Keep only the lines that hold the string "object", filtering out the rest of the entries below.
[BEGIN Material supplied]
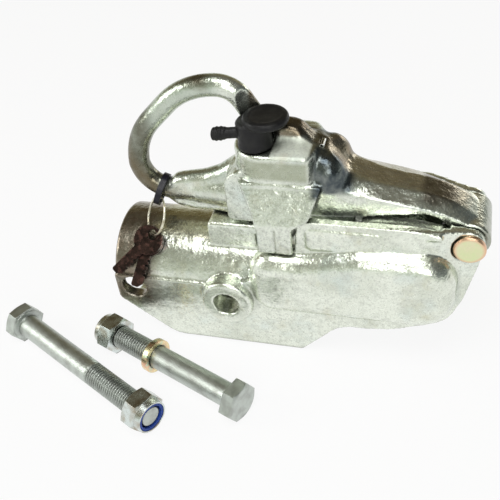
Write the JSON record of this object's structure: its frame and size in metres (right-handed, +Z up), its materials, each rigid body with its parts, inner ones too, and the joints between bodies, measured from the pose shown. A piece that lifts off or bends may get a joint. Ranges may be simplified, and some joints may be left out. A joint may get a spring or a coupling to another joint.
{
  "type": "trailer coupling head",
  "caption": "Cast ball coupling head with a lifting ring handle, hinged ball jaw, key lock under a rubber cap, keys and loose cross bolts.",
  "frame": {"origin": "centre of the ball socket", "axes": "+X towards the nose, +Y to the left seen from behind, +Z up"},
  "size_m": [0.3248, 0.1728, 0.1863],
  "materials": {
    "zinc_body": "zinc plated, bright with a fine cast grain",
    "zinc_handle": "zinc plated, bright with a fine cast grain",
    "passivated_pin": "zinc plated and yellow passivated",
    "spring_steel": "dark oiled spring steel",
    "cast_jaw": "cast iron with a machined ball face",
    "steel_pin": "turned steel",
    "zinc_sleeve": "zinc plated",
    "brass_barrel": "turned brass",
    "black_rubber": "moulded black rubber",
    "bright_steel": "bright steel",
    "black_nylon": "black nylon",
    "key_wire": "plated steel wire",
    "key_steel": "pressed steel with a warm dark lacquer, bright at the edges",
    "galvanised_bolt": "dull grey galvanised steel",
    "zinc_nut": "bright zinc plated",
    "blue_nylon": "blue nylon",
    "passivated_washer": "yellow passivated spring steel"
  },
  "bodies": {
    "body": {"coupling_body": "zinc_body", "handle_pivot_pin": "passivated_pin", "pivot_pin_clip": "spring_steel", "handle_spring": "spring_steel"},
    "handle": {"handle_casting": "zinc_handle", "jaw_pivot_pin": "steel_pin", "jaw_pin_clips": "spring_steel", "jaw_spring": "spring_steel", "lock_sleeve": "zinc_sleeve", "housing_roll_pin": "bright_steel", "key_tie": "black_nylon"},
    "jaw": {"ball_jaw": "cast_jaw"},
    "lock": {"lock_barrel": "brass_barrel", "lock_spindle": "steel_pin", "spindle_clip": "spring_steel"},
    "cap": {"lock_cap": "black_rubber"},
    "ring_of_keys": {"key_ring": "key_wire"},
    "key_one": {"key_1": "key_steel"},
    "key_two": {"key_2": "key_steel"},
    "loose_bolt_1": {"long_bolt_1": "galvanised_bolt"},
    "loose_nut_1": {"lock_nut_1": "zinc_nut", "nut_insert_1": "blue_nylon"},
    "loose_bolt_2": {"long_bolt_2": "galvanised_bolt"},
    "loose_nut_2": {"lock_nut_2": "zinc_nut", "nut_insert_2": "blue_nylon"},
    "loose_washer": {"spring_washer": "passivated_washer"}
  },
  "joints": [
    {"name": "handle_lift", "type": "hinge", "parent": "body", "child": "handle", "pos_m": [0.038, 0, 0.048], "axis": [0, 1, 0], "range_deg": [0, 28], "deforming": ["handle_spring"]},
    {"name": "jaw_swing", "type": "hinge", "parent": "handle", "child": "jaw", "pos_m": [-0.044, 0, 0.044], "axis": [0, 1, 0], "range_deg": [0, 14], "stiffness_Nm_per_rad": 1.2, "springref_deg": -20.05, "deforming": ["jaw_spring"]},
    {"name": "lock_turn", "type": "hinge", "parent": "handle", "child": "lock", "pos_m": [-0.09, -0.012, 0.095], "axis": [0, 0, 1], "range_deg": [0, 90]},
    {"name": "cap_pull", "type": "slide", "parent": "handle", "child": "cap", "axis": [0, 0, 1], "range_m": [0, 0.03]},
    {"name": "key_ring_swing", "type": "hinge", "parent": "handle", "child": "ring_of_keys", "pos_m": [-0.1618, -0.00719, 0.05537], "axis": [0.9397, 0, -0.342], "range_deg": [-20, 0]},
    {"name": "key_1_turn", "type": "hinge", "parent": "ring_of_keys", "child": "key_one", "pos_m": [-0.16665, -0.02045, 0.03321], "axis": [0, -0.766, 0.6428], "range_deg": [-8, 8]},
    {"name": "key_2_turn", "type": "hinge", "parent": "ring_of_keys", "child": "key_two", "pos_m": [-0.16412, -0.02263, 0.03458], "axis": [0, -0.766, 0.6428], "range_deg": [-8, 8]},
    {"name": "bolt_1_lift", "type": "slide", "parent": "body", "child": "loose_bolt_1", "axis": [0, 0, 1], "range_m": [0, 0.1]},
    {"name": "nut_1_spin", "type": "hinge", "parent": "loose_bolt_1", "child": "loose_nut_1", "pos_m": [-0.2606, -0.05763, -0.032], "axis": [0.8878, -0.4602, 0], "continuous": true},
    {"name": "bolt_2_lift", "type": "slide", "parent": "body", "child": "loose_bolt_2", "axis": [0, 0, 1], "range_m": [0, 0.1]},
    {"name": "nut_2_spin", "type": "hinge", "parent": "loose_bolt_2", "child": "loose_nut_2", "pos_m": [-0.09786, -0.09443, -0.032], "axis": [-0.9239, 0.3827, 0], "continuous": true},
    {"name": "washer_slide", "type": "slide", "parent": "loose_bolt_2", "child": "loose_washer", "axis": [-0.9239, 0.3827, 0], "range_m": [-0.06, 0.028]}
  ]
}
[END Material supplied]
[BEGIN Material supplied]
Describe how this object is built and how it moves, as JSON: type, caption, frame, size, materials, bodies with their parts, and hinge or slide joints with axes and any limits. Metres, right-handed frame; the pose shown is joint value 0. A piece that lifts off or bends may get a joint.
[END Material supplied]
[BEGIN Material supplied]
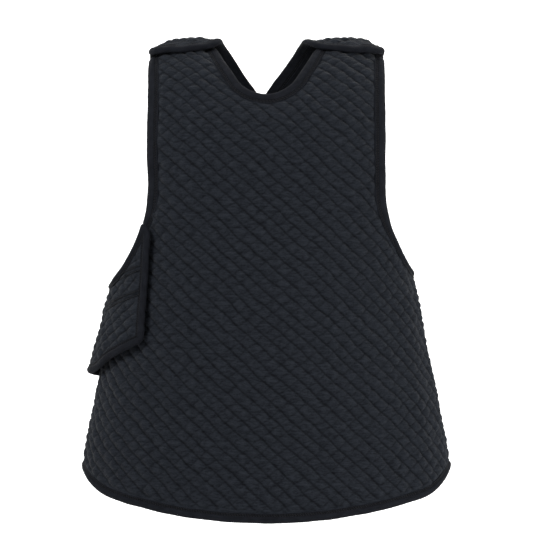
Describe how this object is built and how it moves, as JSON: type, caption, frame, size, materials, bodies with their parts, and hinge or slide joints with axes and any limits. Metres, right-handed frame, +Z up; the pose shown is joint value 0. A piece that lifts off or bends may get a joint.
[END Material supplied]
(Exercise solution):
Write the JSON record of this object's structure: its frame and size in metres (right-handed, +Z up), its materials, each rigid body with its parts, inner ones too, and the joints between bodies, measured from the pose shown. A piece that lifts off or bends may get a joint. Ranges may be simplified, and some joints may be left out. A joint may get a spring or a coupling to another joint.
Describe how this object is built and how it moves, as JSON: type, caption, frame, size, materials, bodies with their parts, and hinge or slide joints with axes and any limits. Metres, right-handed frame; the pose shown is joint value 0. A piece that lifts off or bends may get a joint.
Describe how this object is built and how it moves, as JSON: type, caption, frame, size, materials, bodies with their parts, and hinge or slide joints with axes and any limits. Metres, right-handed frame, +Z up; the pose shown is joint value 0. A piece that lifts off or bends may get a joint.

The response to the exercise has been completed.